In Buffalo, a judge heard motions Tuesday to dismiss the federal criminal case against Kurtz, whose attorney argued that a dangerous precedent would be set by "exalting" into a federal crime a case of wire and mail fraud, which is customarily a minor, civil contract issue the purchase of the bacterium Serratia marcescens by scientist Ferrell for use in Kurtz’s artwork.
The prosecutor acknowledged that there is no federal law or regulation concerning Serratia, whose alleged danger forms the basis of the government’s argument for making this a criminal case.
Kurtz’s lawyer further argued that the FBI intentionally misled a judge into issuing the original search warrant. The judge was told of Kurtz’s possession of a photograph of an exploded car with Arabic writing beside it, but not of the photograph’s context: an invitation to a museum art show. The original warrant called for the seizure of anything with Arabic writing.
Even if the judge grants the motion and throws out the case, Kurtz’s lawyer says it is certain that the prosecution will appeal the decision.
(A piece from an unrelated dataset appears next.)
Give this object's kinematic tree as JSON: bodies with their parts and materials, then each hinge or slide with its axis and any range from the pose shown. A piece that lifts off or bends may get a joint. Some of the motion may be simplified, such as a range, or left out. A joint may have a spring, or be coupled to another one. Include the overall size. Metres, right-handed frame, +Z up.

No trial date has yet been set. But while the case is pending, FBI agents have been talking with people connected with Kurtz museum curators in Massachusetts and the state of Washington, colleagues in New York and California, and current students at Buffalo.
Brian Foley, a law professor who teaches criminal procedure at Florida Coastal School of Law in Jacksonville, Fla., told IPS "the Kurtz case violates at least the spirit of our constitutional protections against unreasonable searches and seizures. Police are not supposed to be able to come into our homes and rummage around. Fine, they thought they saw ‘evidence’ of possible bioterror. But once they realized it wasn’t, any rummaging into Kurtz’s life should have stopped. To pull out charges of mail and wire fraud is overreaching to say the least."
The Justice Department, under which the FBI falls, declined to comment on the case.